During our recent webinar on COVID-19 and Virtual Qualitative Fieldwork, Dr. Deborah Lupton, Professor at the Centre for Social Research in Health and Social Policy Research Centre at the University of New South Wales, Sydney, described multiple modes for conducting qualitative fieldwork during these challenging times.
Researchers Need To Reinvent Methods
Due to the isolation measures in place to contain the spread of COVID-19, social researchers who conduct face-to-face fieldwork (interviews, focus groups, participant observation, ethnographies etc.) are now dealing with the challenge of either delaying or reinventing their methods so that they can continue their research until these restrictions are relaxed.
Reshaping Home Visits
Dr. Lupton described the research she is conducting which caused her to start thinking about alternative qualitative fieldwork methods. Her current project involves visiting people in their homes in Sydney, Australia and videoing them on home tours. Her team was interested in the digital devices that they and their family members were using in their home setting.
>> View Dr. Lupton’s webinar now
The research team had been using a video camera to walk around participants' homes and take video of the devices the participants pointed to and described. Being in the home allowed the research team to gain some interesting and situated insights.
Crowdsourcing Digital Methods
Everything changed with the COVID-19 outbreak To continue her work, her team needed to change how they conducted their fieldwork. This is when she decided to create the Google Doc Doing Fieldwork in a Pandemic. She used Twitter to invite other researchers to contribute to the Google Doc, which is now over 30 pages long and includes many helpful resources and interesting methods.
Two Primary Methods For Virtual Fieldwork
Dr. Lupton says the problem many researchers are facing is that they were planning on conducting fieldwork with traditional face-to-face methods, but COVID-19 disrupted their plans. To assist researchers with this challenge, Dr. Lupton talked about two main types of methods qualitative researchers can use for virtual fieldwork.

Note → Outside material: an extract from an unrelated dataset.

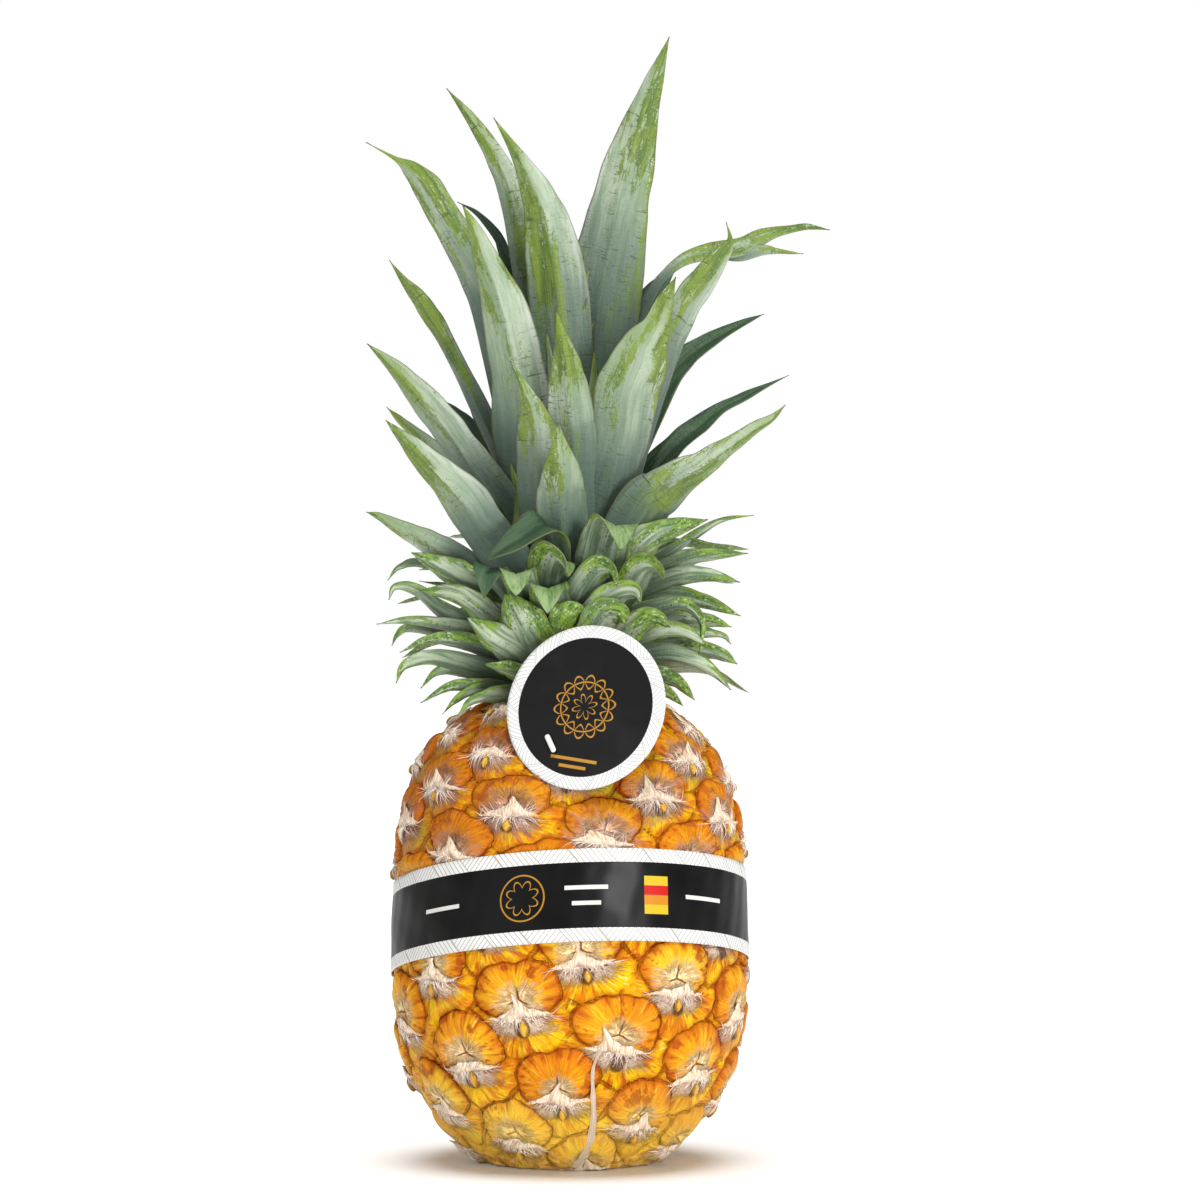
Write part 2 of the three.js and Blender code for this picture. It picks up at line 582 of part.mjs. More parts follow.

First, traditionally face-to-face approaches transforming into ‘distance’ methods. The researcher adapts traditional methods like interviews or focus groups to a digital platform.
Second, ‘born digital’ content – or already ‘distance’ methods. This is data that is already in a digital format and is generated online by people using social media, discussion forms, or comments on news articles.
It’s Not All About Digital
She stressed that it’s not all about digital, you can also ask participants to complete activities like paper diaries, drawings, handwritten creative responses, mapping exercises, collages, letters, and cultural probes. Participants can send and return these activities by snail mail or use email to send photos of the artifacts. Then you can follow up with a phone or online discussion.
Ethics And Compliance Are Not To Be Forgotten
Researchers also need to consider the ethical implications. For example, researchers should think about privacy issues when conducting fieldwork in shared household spaces, and consider digital data privacy issues like GDPR and other regulations – which will depend on the country. Researchers might have to revise ethics applications and the modifications to protocols will need to be approved.
Based on the response we received from this webinar and the level of research collaboration on Dr. Lupton’s Google Doc, it is clear that the qualitative research community is coming together to find ways to continue their important research during these challenging times.